Brookfield Asset Management Ltd. BAM-T is considering moving its head office to New York to set it up to join a wider roster of stock indexes, as it seeks to expand the pool of potential investors in its stock.
The Toronto-based asset manager floated a series of changes, which are still under consideration, to investors at a presentation in New York on Tuesday. They would be the company’s next steps to broaden its access to capital markets, following a 2022 spinoff that listed 25 per cent of its shares in public markets.
If Brookfield moves ahead with the plan, it could choose to reregister its asset manager’s head office in New York, which is already its largest outpost around the world – but keep its Canadian incorporation.
The company would also undertake a share exchange that would make all of the asset manager’s shares publicly traded. Parent entity Brookfield Corp. currently owns nearly three-quarters of the asset manager’s stock through an unlisted holding company, while the other quarter is publicly traded. Brookfield would swap that stake for public shares in Brookfield Asset Management, keeping its underlying ownership unchanged.
That would mean that the market capitalization of Brookfield Asset Management would reflect the full value of the business – about US$70-billion – instead of roughly one-quarter of that amount currently.
Brookfield Asset Management would still be taxed in Canada, and its parent entity, Brookfield Corp., would remain Toronto-based, owning 73 per cent of the asset manager. The company would also keep its Toronto Stock Exchange listing and its place in Canadian stock indexes. In that sense, the proposed changes would be largely technical in nature, and Brookfield said in its presentation that there would be no changes to business operations.
Chief financial officer Hadley Peer Marshall said Tuesday that Brookfield had received feedback from shareholders that urged the company to focus on further increasing the liquidity of its asset manager’s stock, and gaining inclusion in prominent U.S.-based and global stock indexes.
The proposed plan would give Brookfield new status with some indexes, such as the Russell 2000 Index of smaller-capitalization companies. But the company would need to make further changes that are not currently being contemplated to be eligible to join the S&P 500 Index of larger-capitalization companies, which is tracked by funds worth trillions of dollars.
“We will continue to broaden that base into the deepest pools of capital,” Ms. Peer Marshall said.
Moving the company’s registered head office to New York “makes sense just because we have the largest percentage of our employees, our revenues and of asset management located in the U.S.,” she said. With all of the asset manager’s stock publicly owned, “it will reflect the appropriate, true value of our market cap at almost $70-billion.”
With Brookfield’s ownership, incorporation and dividend treatment remaining unchanged, “this is a non-event for our shareholders,” she said.
Part of the rationale for Brookfield’s decision in 2022 to spin off its asset manager, and list one-quarter of its shares publicly, was to create a simpler, asset-light company that would be more appealing to investors looking for pure exposure to investments in alternative assets.

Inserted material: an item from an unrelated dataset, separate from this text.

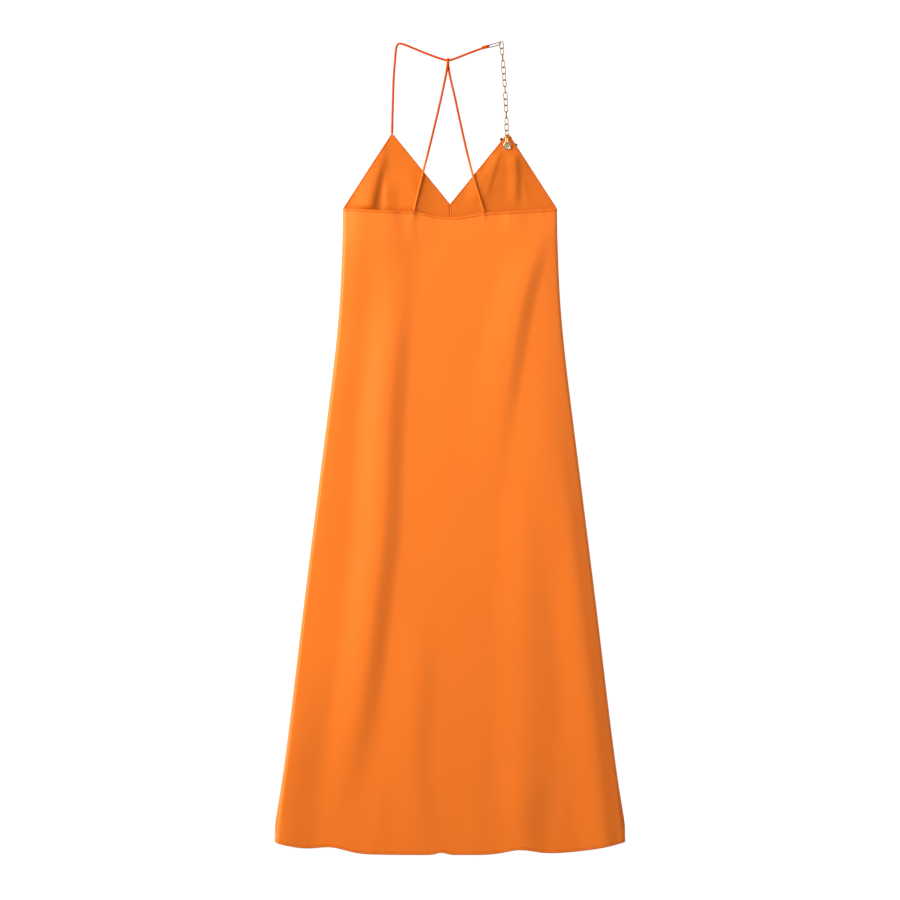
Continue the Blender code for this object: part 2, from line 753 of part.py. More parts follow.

By gaining eligibility to join more stock indexes, Brookfield could entice a new swath of investors to compare its valuation and performance directly against other large, publicly listed asset managers in the United States.
Some Canadian companies have gone much farther, such as Ovintiv Inc. – formerly Encana Corp. – which moved its incorporation to Delaware when it moved its headquarters from Calgary to Denver.
Brookfield’s proposed changes are far less dramatic. But as the asset manager grows rapidly – it manages about US$1-trillion in assets, and plans to double that figure to US$2-trillion within five years – its proposed changes demonstrate the powerful allure of the vast pools of capital increasingly flowing to the U.S. and other premier stock indexes around the world.